-- Start of COLLECTED MATERIAL --

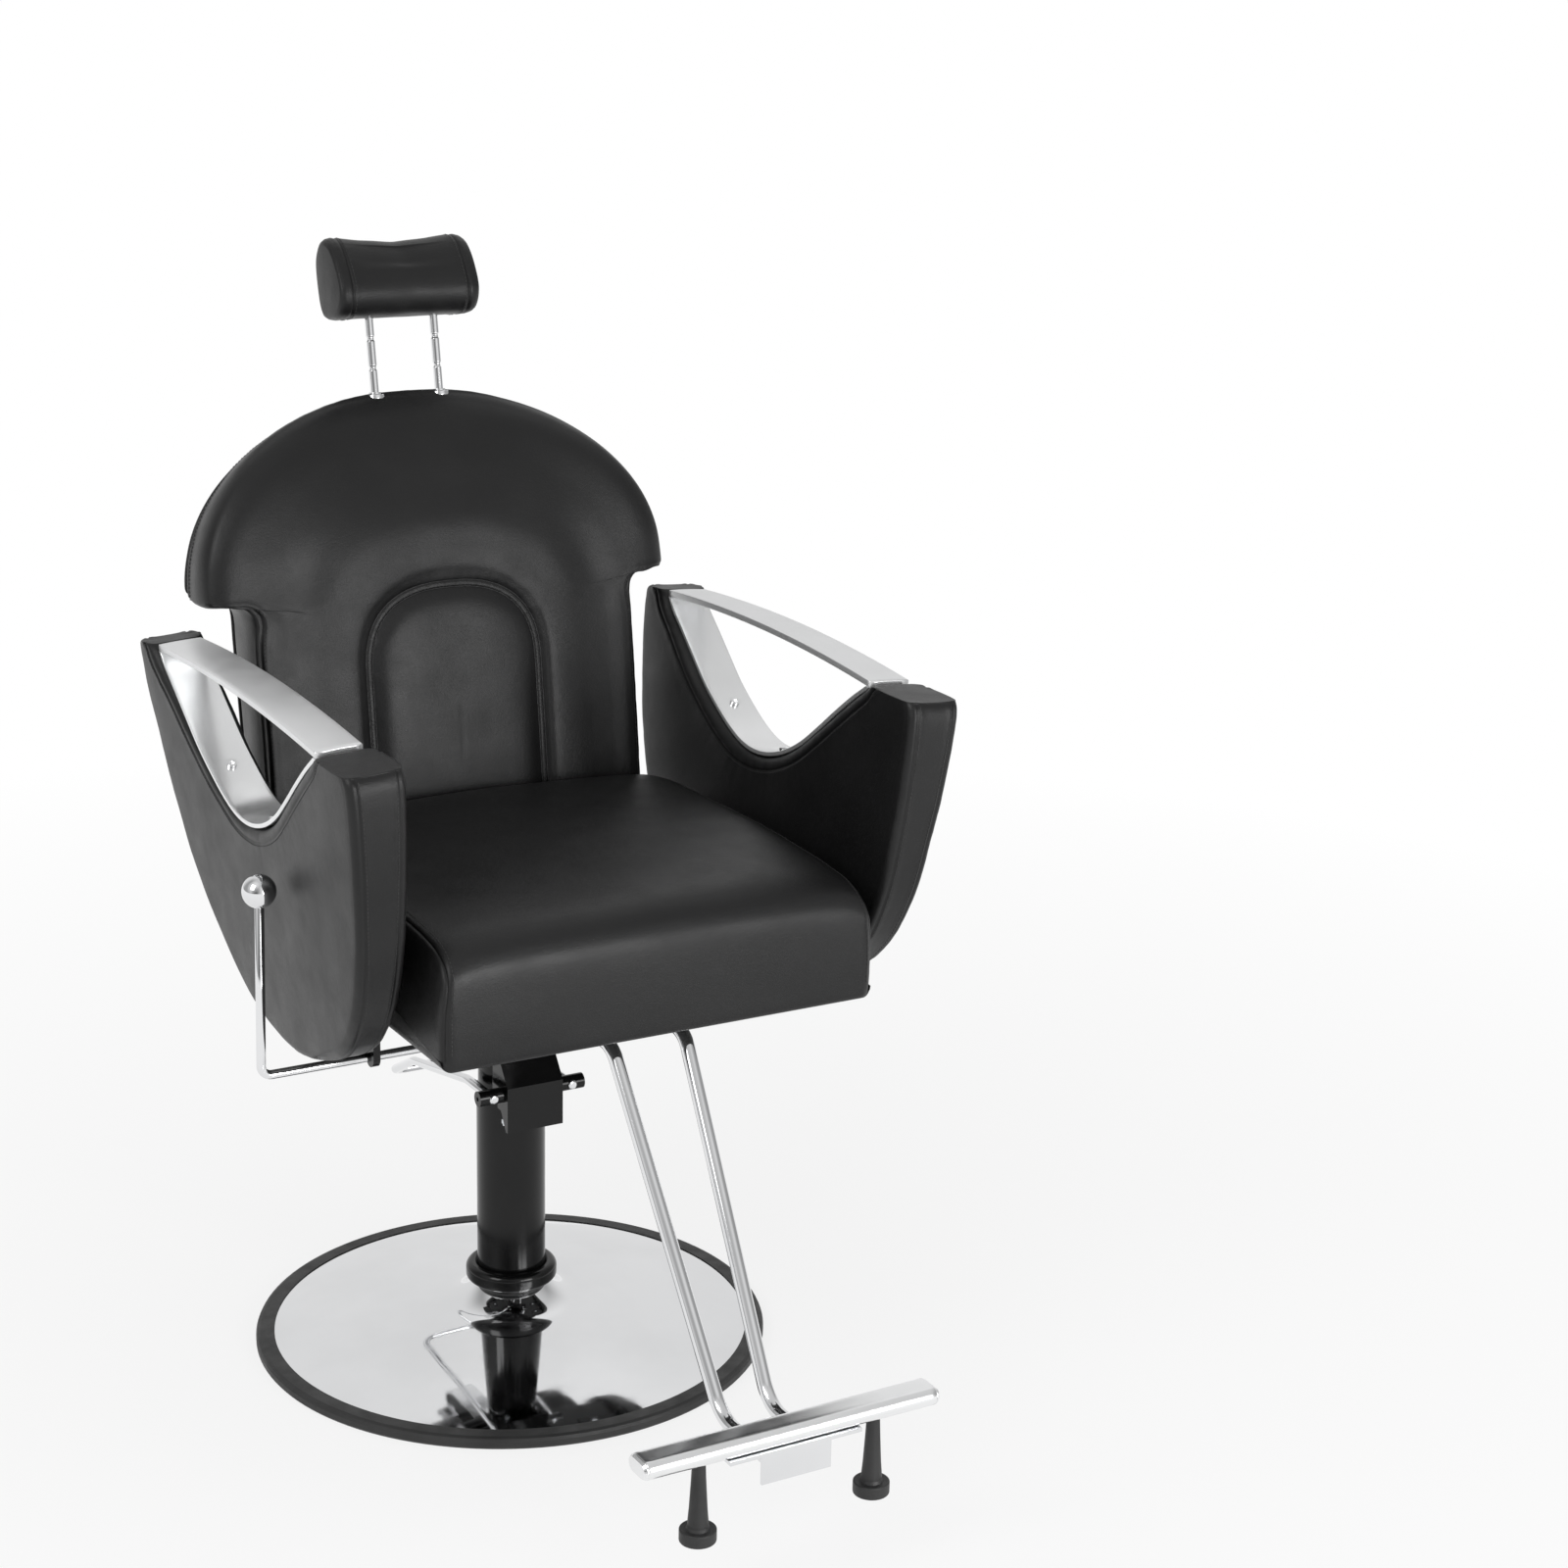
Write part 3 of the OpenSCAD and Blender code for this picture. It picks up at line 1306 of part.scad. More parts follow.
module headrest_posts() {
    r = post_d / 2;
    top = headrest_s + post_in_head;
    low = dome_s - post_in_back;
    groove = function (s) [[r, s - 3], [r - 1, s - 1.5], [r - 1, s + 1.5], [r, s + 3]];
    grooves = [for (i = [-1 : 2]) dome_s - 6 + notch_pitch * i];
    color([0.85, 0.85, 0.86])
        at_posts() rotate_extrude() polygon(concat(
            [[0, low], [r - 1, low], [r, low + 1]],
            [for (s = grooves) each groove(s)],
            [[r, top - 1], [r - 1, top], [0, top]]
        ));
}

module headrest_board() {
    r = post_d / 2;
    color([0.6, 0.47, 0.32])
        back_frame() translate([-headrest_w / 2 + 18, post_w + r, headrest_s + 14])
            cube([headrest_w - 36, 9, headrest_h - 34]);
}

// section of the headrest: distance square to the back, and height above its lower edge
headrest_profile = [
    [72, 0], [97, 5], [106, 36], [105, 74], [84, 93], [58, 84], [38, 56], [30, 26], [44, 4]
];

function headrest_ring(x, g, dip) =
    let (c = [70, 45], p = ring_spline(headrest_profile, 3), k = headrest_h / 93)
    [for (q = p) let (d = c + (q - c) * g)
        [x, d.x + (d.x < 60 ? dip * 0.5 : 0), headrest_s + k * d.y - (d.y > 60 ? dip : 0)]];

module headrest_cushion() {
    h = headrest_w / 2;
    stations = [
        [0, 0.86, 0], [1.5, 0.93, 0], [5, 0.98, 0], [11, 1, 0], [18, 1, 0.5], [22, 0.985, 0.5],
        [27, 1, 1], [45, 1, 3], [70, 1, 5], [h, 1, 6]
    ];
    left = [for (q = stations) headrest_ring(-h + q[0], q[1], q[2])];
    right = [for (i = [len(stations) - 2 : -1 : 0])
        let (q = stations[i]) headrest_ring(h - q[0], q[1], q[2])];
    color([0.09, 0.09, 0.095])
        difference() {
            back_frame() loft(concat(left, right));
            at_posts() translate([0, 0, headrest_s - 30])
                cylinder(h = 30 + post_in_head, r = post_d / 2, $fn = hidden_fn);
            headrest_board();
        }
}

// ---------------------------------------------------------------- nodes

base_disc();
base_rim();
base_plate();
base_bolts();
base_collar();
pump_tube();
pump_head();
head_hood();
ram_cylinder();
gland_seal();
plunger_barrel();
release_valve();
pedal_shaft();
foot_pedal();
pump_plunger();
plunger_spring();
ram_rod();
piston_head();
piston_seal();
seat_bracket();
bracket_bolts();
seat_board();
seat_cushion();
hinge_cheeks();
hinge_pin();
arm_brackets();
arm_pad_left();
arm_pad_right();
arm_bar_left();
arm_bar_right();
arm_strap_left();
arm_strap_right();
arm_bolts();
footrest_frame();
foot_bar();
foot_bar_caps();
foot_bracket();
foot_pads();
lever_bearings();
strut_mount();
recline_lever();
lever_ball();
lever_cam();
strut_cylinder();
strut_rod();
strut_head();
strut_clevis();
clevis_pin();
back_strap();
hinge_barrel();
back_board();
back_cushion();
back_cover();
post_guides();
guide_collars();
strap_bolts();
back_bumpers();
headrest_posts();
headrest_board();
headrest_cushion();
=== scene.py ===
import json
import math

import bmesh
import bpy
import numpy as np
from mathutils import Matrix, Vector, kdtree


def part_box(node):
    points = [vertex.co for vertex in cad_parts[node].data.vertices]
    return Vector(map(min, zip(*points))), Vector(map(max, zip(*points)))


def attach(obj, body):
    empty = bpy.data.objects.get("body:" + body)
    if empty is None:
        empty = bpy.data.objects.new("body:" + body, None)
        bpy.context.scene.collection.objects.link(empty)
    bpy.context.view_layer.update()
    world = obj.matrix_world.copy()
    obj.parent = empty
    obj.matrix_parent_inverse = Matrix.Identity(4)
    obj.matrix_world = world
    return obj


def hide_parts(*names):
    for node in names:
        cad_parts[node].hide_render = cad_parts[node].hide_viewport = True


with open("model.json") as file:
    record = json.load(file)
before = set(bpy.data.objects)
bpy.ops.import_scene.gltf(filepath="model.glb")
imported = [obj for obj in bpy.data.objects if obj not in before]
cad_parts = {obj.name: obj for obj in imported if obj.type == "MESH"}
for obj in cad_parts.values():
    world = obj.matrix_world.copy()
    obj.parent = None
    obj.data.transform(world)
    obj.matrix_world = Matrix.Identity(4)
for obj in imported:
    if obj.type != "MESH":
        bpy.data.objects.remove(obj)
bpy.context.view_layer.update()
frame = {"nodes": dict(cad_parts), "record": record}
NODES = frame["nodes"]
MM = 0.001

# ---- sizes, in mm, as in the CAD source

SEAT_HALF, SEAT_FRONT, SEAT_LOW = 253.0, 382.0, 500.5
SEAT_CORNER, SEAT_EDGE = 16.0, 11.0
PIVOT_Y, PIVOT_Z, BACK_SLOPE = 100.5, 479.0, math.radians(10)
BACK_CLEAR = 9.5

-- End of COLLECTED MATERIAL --

EXERCISE TASK: Scan the listing above. Collect all lines with the word "Vector".

THE RESPONSE:
from mathutils import Matrix, Vector, kdtree
    return Vector(map(min, zip(*points))), Vector(map(max, zip(*points)))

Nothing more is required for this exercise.